Nonostante un sistema delle inquadrature così limitante possa influire sulla gestione di una scena dal punto di vista tecnologico, God of War III non corre questi rischi dal momento che i viewpoint sono dinamici, si adattano costantemente al gameplay e puntano in primis a mettere l’utente nella miglior condizione per proseguire il suo percorso.
“La telecamera non è fissa. Sì, è altamente scriptata per consentire un’elevata esperienza cinematografica, ma non si può definire fissa.”, ha voluto precisare il direttore della tecnologia Christer Ericson sul forum di Beyond 3D .
“All’interno del setup dei parametri cinematici ci sono molti spazi per la telecamera di adattarsi all’azione che si sta svolgendo sullo schermo (dove si trova il giocatore, dove sono i nemici, ecc.). Proprio per la quantità di aggiustamenti che il sistema può compiere automaticamente, ci sono davvero poche supposizioni che possono essere fatte su cosa renderizzare e cosa non renderizzare…” “Avremmo potuto facilmente consentire all’utente il pieno controllo della telecamera durante le fasi di gioco. La ragione per cui non l’abbiamo fatto è che sarebbe venuta meno l’esperienza cinematica che abbiamo plasmato con attenzione”. Ericson lo paragona all’implementazione del dolly, utilizzato nella realizzazione dei film, con una telecamera posizionata su un braccio e in grado di muoversi avanti o indietro, zoomare o inclinarsi.
“Quali di questi movimenti verranno effettuati dipende dai parametri che i nostri designer hanno con attenzione messo a punto ma in definitiva è la posizione del giocatore e dei nemici su schermo la vera discriminante. La decisione viene presa durante le fasi in movimento, per ogni frame del gioco determiniamo la posizione e l’orientamento della telecamera. In altre parole, il possibile spazio di movimento per quest’ultima è un volume 3D dalla forma irregolare, non un semplicistico “percorso a scorrimento”. Come regola generale né la posizione né l’orientamento della telecamera in questo volume possono essere predeterminati per ogni specifica fase di gameplay”.

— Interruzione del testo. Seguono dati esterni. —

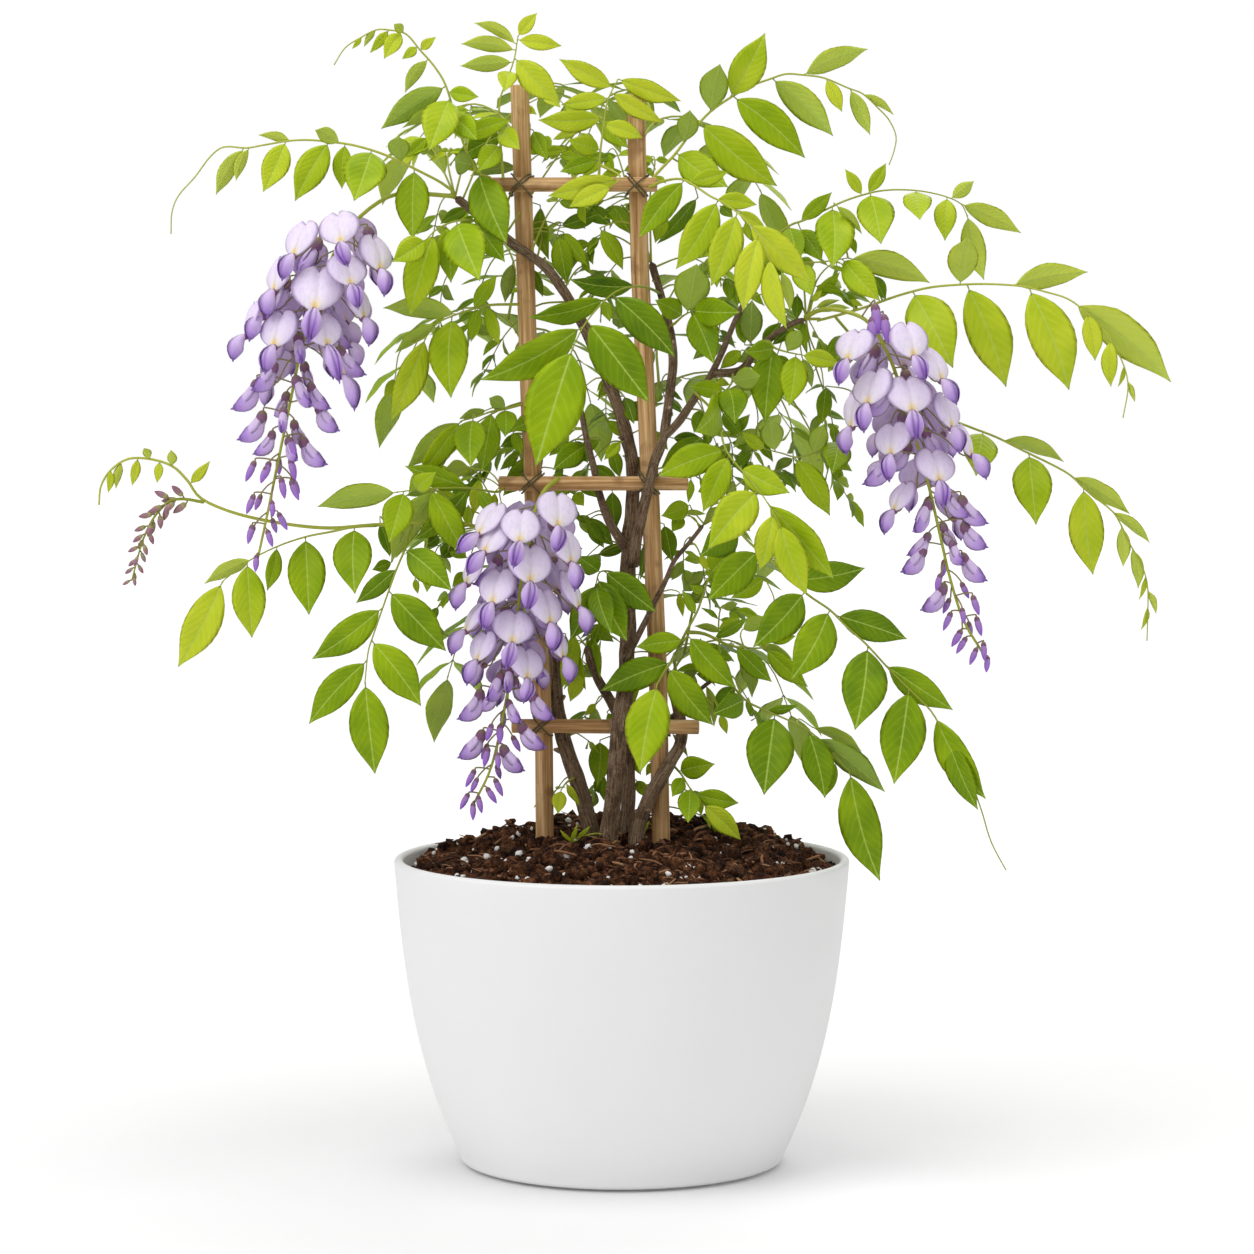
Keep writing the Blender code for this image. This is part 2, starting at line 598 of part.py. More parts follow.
def stake_wood():
    return material("stake_wood", (0.50, 0.29, 0.14), 0.7)


def twine():
    return material("twine", (0.16, 0.13, 0.05), 0.9)


def bark():
    return material("bark", (0.20, 0.13, 0.085), 0.9)


def leaf_green():
    return material("leaf_green", (0.17, 0.35, 0.03), 0.5)


def petal_lilac():
    return material("petal_lilac", (0.60, 0.50, 0.82), 0.55)


def finish_object(bm, name, finish, smooth=True):
    """Turns a bmesh into the named object with its material."""
    bmesh.ops.recalc_face_normals(bm, faces=bm.faces)
    mesh = bpy.data.meshes.new(name)
    bm.to_mesh(mesh)
    bm.free()
    mesh.materials.append(finish)
    if smooth:
        mesh.shade_smooth()
        mesh.set_sharp_from_angle(angle=math.radians(40))
    made = bpy.data.objects.new(name, mesh)
    bpy.context.scene.collection.objects.link(made)
    return made


def turned_solid(name, profile, segments, finish):
    """A solid turned about Z. The profile runs from the axis, round the outside, back to the axis."""
    bm = bmesh.new()
    rings = []
    for radius, height in profile:
        if radius == 0:
            rings.append([bm.verts.new((0, 0, height))])
            continue
        ring = []
        for i in range(segments):
            angle = 2 * math.pi * i / segments
            ring.append(bm.verts.new((radius * math.cos(angle), radius * math.sin(angle), height)))
        rings.append(ring)
    for lower, upper in zip(rings, rings[1:]):
        for i in range(segments):
            j = (i + 1) % segments
            if len(lower) == 1:
                bm.faces.new((lower[0], upper[i], upper[j]))
            elif len(upper) == 1:
                bm.faces.new((lower[i], lower[j], upper[0]))
            else:
                bm.faces.new((lower[i], lower[j], upper[j], upper[i]))
    return finish_object(bm, name, finish)


def pot_radius(height):
    """The pot's outer radius: a straight taper and a belly that pulls in towards the base."""
    t = 1 - height / POT_HEIGHT
    return POT_RIM_RADIUS - POT_TAPER * t - POT_BELLY * t**3


def pot_profile():
    profile = [(0, 0), (POT_FOOT_RADIUS, 0), (POT_FOOT_RADIUS, POT_FOOT_HEIGHT)]
    edge = POT_EDGE_RADIUS
    base = pot_radius(POT_FOOT_HEIGHT + edge)
    profile.append((base - edge, POT_FOOT_HEIGHT))
    for i in (1, 2):
        angle = math.radians(45 * i)
        profile.append((base - edge + edge * math.sin(angle), POT_FOOT_HEIGHT + edge * (1 - math.cos(angle))))
    for height in (*WALL_HEIGHTS, POT_HEIGHT - POT_LIP_RADIUS):
        profile.append((pot_radius(height), height))
    lip = POT_LIP_RADIUS
    outer = pot_radius(POT_HEIGHT - lip)
    profile.append((outer - lip * 0.3, POT_HEIGHT - lip * 0.3))
    profile.append((outer - lip, POT_HEIGHT))
    profile.append((outer - POT_WALL + lip, POT_HEIGHT))
    profile.append((outer - POT_WALL, POT_HEIGHT - lip))
    for height in (*reversed(WALL_HEIGHTS), POT_FLOOR):
        profile.append((pot_radius(height) - POT_WALL, height))
    profile.append((0, POT_FLOOR))
    return profile


def build_pot():
    return turned_solid("pot", pot_profile(), POT_SEGMENTS, glazed_white())


def soil_height(radius, angle):
    """The mound: low beside the wall, high in the middle, with lumps."""
    inner = pot_radius(SOIL_EDGE_HEIGHT) - POT_WALL
    s = min(radius / inner, 1.0)
    mound = SOIL_EDGE_HEIGHT + SOIL_MOUND * (1 - s * s)
    lumps = math.sin(5 * angle + 9 * s) + math.sin(8 * angle - 13 * s) + math.sin(3 * angle + 21 * s)
    return mound + SOIL_LUMP * lumps / 3 * (1 - 0.5 * s)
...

Analizzando il lavoro che intercorre tra gli addetti alle inquadrature e gli altri dipartimenti del team si comprende come, a conti fatti, il mantenimento di quest’esperienza cinematografica sia probabilmente più complesso rispetto a quanto non sarebbe stato lasciare semplicemente il controllo dell’azione nelle mani dell’utente.
“Ogni livello richiede una fase di design delle telecamere che è potenzialmente intrecciato con ogni altro dipartimento, tranne quello deputato ai concept art. Non è un percorso semplice”, ha commentato Phil Wilkins. “L’unico beneficio per le performance è che possiamo concentrare la qualità nella creazione degli asset su ciò che vogliamo. Alcune volte ciò significa che non serve costruire il muro di una stanza. O possiamo eliminare un’area alle spalle che non si può più vedere. Spesso si potrà anche sostituirla con una versione dal dettaglio meno elevato. La gestione è interamente nelle mani degli artist e dei designer”.